Curry won his second Three-Point Contest after making his last shot in the final round to edge Mike Conley Jr. 28–27.

Contestants
| Pos. | Player | Team | Height | Weight | First round | Final round |
| G | Stephen Curry | Golden State Warriors | 6–3 | 185 | 31 | 28 |
| G | Mike Conley Jr.^{REP1} | Utah Jazz | 6–1 | 175 | 28 | 27 |
| F | Jayson Tatum | Boston Celtics | 6–8 | 210 | 25 | 17 |
| G/F | Zach LaVine | Chicago Bulls | 6–5 | 200 | 22 | DNQ |
| G | Donovan Mitchell | Utah Jazz | 6–3 | 215 | 22 |
| G/F | Jaylen Brown | Boston Celtics | 6–6 | 223 | 17 |
| G | Devin Booker^{INJ1} | Phoenix Suns | 6–5 | 206 | DNP | DNP |

 Devin Booker was unable to play due to knee injury.

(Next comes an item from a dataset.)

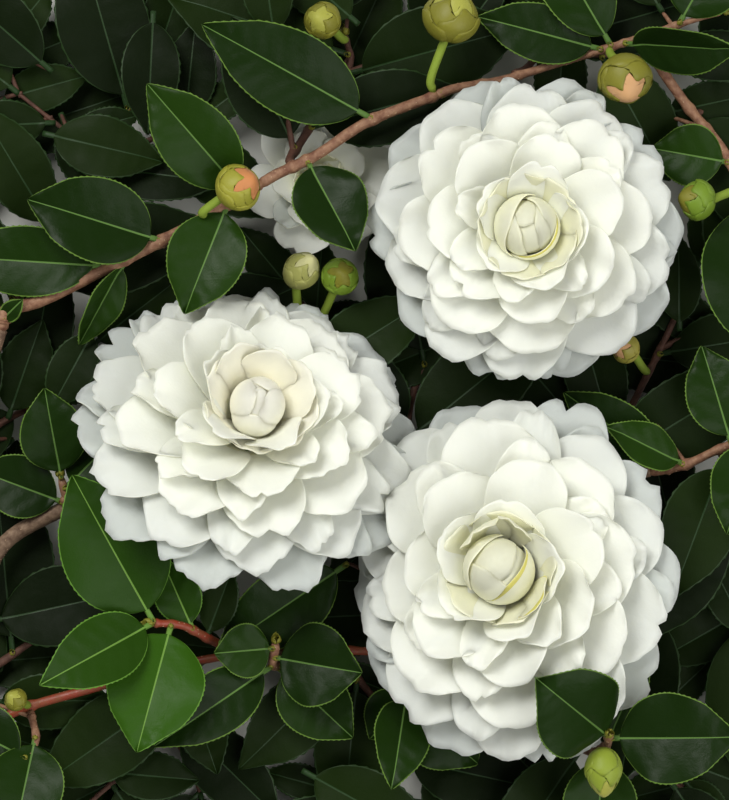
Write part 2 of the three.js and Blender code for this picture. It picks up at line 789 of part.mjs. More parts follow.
for (const piece of sprays) {
  if (piece.rule) {
    grow(piece);
  }
  const rings = piece.rule ? FILL_LEAF_RINGS : LEAF_RINGS;
  const leaves = piece.blades.map((blade) => blade.solid(rings, LEAF_THICK));
  const twigs = piece.twigs.map((twig) => twig.solid());
  nodes.push({ name: piece.name, solid: joined([piece.limb.solid(), ...twigs, ...leaves]), look: piece.look });
}

const group = new THREE.Group();
const bounds = new THREE.Box3();
for (const node of nodes) {
  const piece = named(node.name, node.solid, node.look);
  bounds.expandByObject(piece);
  group.add(piece);
}
const middle = bounds.getCenter(new THREE.Vector3());
group.position.set(-middle.x, -middle.y, -bounds.min.z);
group.updateMatrixWorld(true);

export default group;
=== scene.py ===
import json
import logging
import math
from dataclasses import astuple, dataclass, field
from enum import Enum

import bpy
import numpy as np
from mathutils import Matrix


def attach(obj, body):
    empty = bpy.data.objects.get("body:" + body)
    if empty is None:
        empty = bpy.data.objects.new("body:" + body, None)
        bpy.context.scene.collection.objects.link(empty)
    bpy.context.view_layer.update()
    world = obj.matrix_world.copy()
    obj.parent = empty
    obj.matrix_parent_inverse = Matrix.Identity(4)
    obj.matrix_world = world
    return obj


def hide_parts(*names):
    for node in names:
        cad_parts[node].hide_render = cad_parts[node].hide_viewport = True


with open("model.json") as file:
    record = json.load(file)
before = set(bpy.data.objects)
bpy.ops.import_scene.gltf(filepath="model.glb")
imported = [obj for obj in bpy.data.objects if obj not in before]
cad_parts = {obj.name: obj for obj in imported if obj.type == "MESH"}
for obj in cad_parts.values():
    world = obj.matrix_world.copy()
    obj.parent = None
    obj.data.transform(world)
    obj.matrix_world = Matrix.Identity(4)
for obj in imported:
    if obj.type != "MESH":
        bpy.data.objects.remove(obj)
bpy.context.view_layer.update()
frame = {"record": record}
log = logging.getLogger("camellia")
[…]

 Mike Conley was selected as Devin Booker's replacement.

===Slam Dunk Contest===

- Note: The final round was decided by votes from the judges.

Contestants
| Pos. | Player | Team | Height | Weight | First round | Final round |
|---|---|---|---|---|---|---|
| G | Anfernee Simons | Portland Trail Blazers | 6–3 | 181 | 95 (46+49) | 3 |
| F | Obi Toppin | New York Knicks | 6–9 | 220 | 94 (48+46) | 2 |
| G | Cassius Stanley | Indiana Pacers | 6–5 | 190 | 81 (44+37) | DNQ |

== Broadcasting ==
The All-Star Game was broadcast by TNT for the 19th consecutive year. The game was seen by 5.94 million viewers, an 18% decrease over 2020 and the least-watched All-Star Game overall, but it beat CBS's Oprah with Meghan and Harry special in key demographic audience share.

Additionally, this was the final NBA All-Star Game to ever be called by Marv Albert, as he announced his retirement from broadcasting following the 2021 Playoffs.